■ DATA SEGMENT ■
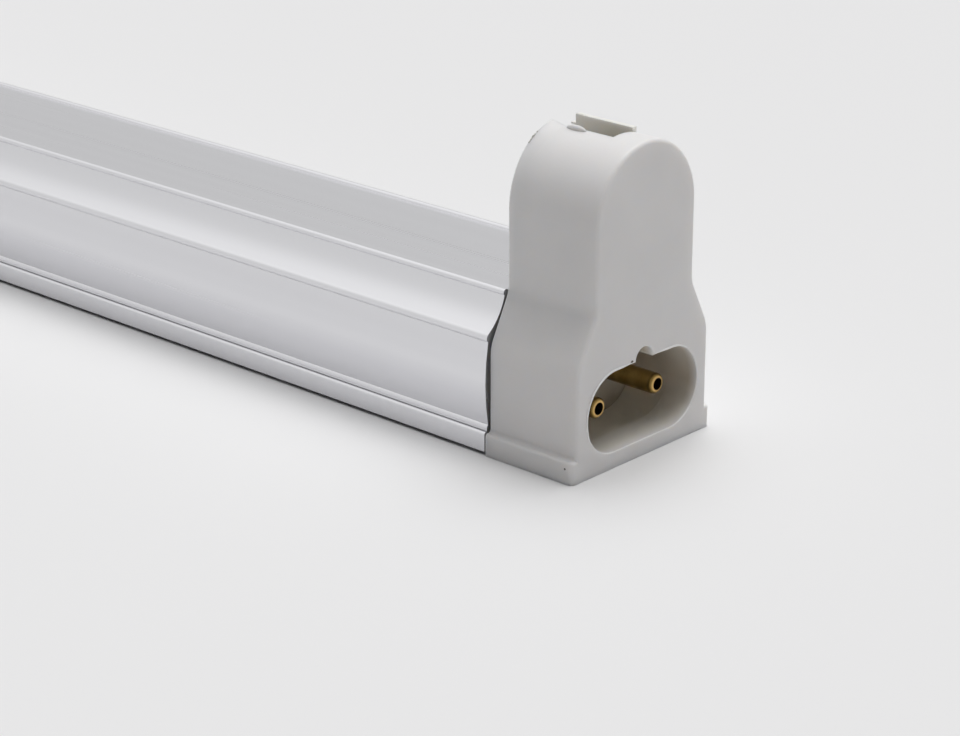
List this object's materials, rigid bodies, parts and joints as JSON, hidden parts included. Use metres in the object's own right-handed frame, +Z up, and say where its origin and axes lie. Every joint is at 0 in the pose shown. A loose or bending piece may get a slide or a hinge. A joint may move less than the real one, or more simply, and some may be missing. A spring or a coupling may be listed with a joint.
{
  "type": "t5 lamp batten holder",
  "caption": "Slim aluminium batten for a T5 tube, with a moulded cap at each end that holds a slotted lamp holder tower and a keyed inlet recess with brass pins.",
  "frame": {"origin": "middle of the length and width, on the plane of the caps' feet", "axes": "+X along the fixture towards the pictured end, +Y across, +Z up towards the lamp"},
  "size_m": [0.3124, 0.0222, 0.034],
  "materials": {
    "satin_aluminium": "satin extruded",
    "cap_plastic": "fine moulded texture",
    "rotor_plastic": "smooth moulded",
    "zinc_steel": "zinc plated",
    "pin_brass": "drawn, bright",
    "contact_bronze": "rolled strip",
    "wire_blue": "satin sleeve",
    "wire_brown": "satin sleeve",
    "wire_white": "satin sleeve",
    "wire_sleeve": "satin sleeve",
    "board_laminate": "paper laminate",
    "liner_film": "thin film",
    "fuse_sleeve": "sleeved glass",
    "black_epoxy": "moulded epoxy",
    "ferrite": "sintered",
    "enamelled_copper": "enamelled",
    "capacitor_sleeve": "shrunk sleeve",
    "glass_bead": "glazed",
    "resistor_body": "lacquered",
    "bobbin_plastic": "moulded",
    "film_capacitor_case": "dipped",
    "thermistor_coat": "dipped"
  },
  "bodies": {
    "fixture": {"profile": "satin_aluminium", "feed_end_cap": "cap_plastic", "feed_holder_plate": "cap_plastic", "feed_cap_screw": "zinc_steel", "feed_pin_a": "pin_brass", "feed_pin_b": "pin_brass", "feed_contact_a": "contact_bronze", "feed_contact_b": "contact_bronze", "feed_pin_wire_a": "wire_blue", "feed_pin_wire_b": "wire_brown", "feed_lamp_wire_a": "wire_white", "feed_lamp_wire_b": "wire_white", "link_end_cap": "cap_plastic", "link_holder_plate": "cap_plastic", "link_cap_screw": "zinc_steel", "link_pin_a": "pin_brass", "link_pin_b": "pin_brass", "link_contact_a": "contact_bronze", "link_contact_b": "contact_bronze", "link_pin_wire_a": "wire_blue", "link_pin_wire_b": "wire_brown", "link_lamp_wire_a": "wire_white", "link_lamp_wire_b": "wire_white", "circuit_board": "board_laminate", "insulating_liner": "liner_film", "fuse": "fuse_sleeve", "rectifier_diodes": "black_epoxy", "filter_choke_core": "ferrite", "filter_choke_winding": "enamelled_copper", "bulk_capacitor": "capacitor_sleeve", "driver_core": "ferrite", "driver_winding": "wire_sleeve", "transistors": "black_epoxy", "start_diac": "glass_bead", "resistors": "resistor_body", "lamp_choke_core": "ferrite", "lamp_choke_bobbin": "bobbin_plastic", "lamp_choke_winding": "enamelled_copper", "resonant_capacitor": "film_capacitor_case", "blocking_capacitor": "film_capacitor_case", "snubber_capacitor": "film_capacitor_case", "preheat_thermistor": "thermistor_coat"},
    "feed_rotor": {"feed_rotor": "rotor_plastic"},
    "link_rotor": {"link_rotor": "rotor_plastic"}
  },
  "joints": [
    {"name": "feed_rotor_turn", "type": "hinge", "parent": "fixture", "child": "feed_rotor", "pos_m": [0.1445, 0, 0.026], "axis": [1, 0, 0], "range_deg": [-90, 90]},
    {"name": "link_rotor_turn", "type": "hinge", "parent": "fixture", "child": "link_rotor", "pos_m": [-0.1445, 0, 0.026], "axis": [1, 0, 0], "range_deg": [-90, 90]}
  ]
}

■ AIM ■
Gather each line that holds "frame".

■ ANSWER TO THE TASK ■
List this object's materials, rigid bodies, parts and joints as JSON, hidden parts included. Use metres in the object's own right-handed frame, +Z up, and say where its origin and axes lie. Every joint is at 0 in the pose shown. A loose or bending piece may get a slide or a hinge. A joint may move less than the real one, or more simply, and some may be missing. A spring or a coupling may be listed with a joint.
  "frame": {"origin": "middle of the length and width, on the plane of the caps' feet", "axes": "+X along the fixture towards the pictured end, +Y across, +Z up towards the lamp"},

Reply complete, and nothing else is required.